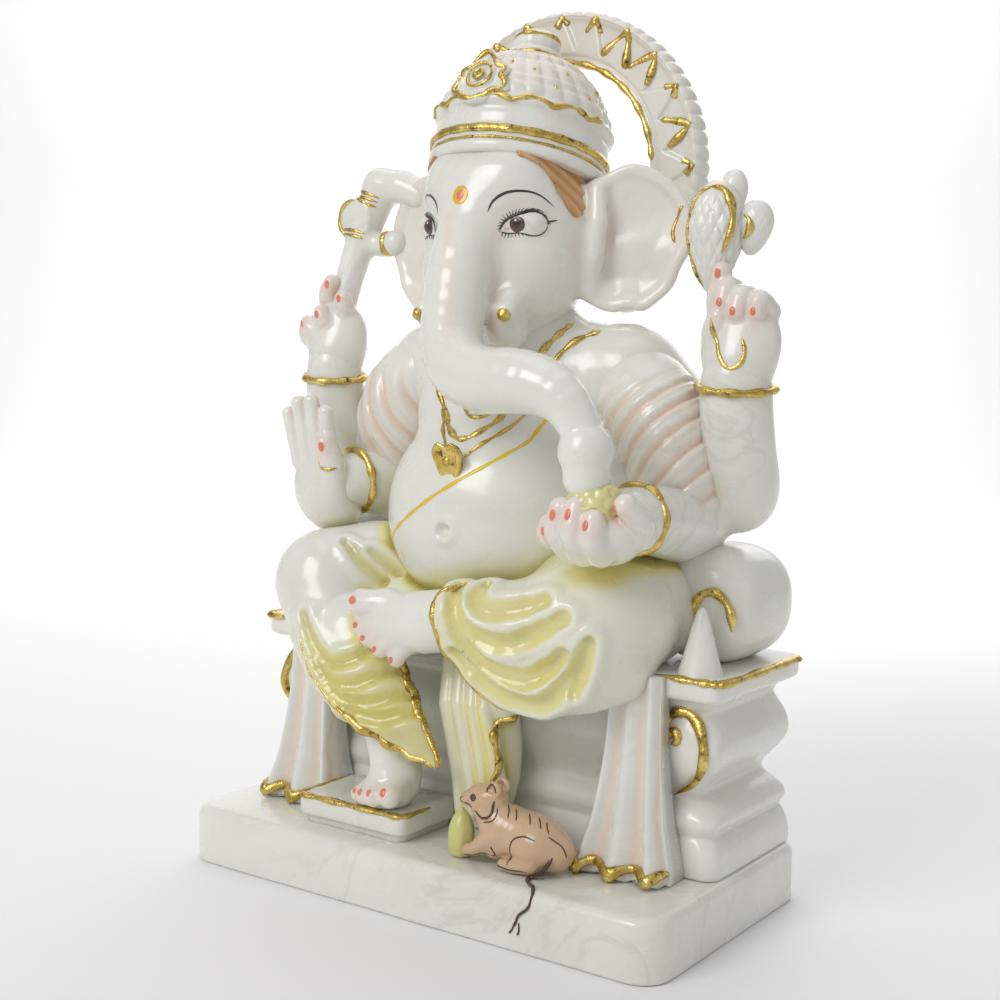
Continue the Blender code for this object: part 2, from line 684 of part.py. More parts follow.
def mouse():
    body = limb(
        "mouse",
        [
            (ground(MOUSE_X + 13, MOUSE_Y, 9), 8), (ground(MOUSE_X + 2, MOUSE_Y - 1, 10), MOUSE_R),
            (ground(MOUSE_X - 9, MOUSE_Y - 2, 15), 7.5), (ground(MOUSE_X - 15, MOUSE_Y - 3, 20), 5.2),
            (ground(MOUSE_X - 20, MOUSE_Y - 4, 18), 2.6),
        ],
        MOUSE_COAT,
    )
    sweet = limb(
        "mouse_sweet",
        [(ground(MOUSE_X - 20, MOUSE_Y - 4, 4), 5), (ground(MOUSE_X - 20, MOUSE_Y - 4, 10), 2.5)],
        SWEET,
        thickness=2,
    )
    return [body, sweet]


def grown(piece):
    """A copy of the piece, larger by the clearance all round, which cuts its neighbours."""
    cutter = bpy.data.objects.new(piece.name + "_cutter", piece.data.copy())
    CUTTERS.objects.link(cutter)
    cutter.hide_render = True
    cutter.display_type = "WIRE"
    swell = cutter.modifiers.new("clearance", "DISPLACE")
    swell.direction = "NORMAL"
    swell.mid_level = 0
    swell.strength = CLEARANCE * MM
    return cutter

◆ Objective
Without changing a word, restate the whole listing.

◆ Written answer
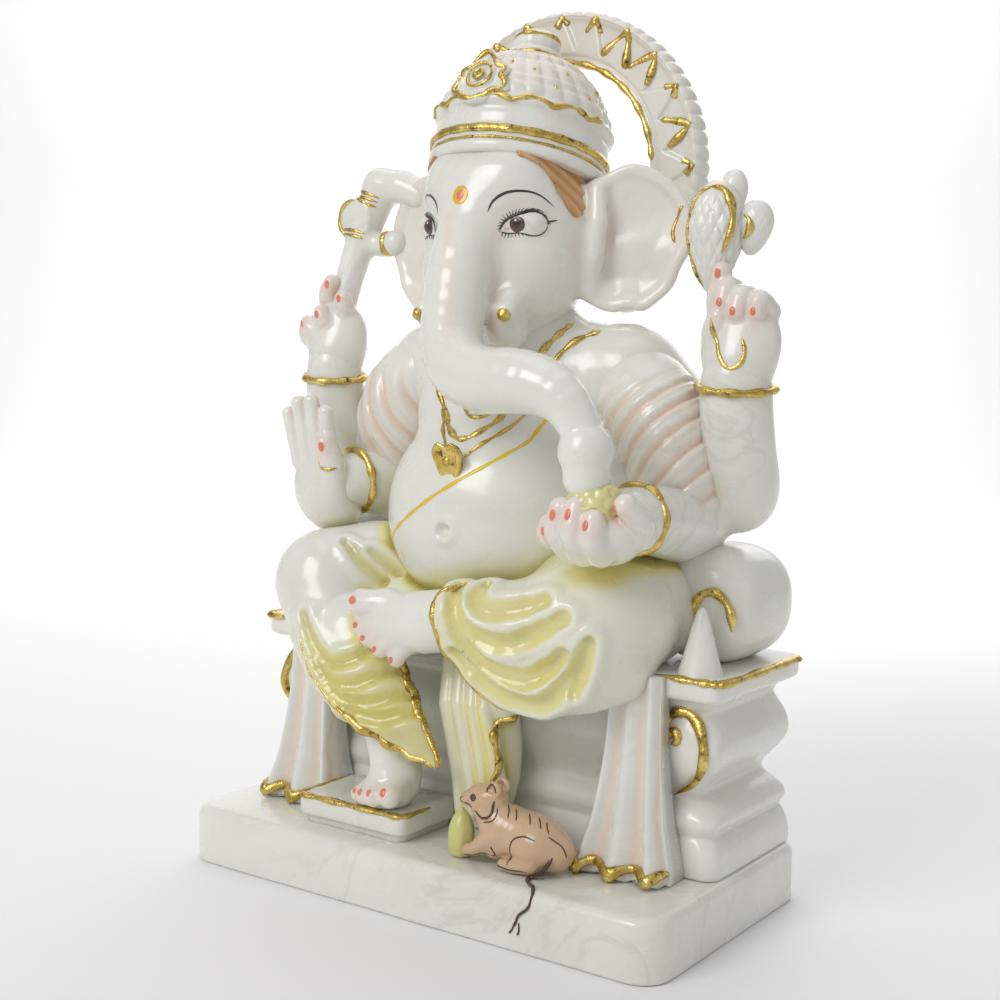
Continue the Blender code for this object: part 2, from line 684 of part.py. More parts follow.
def mouse():
    body = limb(
        "mouse",
        [
            (ground(MOUSE_X + 13, MOUSE_Y, 9), 8), (ground(MOUSE_X + 2, MOUSE_Y - 1, 10), MOUSE_R),
            (ground(MOUSE_X - 9, MOUSE_Y - 2, 15), 7.5), (ground(MOUSE_X - 15, MOUSE_Y - 3, 20), 5.2),
            (ground(MOUSE_X - 20, MOUSE_Y - 4, 18), 2.6),
        ],
        MOUSE_COAT,
    )
    sweet = limb(
        "mouse_sweet",
        [(ground(MOUSE_X - 20, MOUSE_Y - 4, 4), 5), (ground(MOUSE_X - 20, MOUSE_Y - 4, 10), 2.5)],
        SWEET,
        thickness=2,
    )
    return [body, sweet]


def grown(piece):
    """A copy of the piece, larger by the clearance all round, which cuts its neighbours."""
    cutter = bpy.data.objects.new(piece.name + "_cutter", piece.data.copy())
    CUTTERS.objects.link(cutter)
    cutter.hide_render = True
    cutter.display_type = "WIRE"
    swell = cutter.modifiers.new("clearance", "DISPLACE")
    swell.direction = "NORMAL"
    swell.mid_level = 0
    swell.strength = CLEARANCE * MM
    return cutter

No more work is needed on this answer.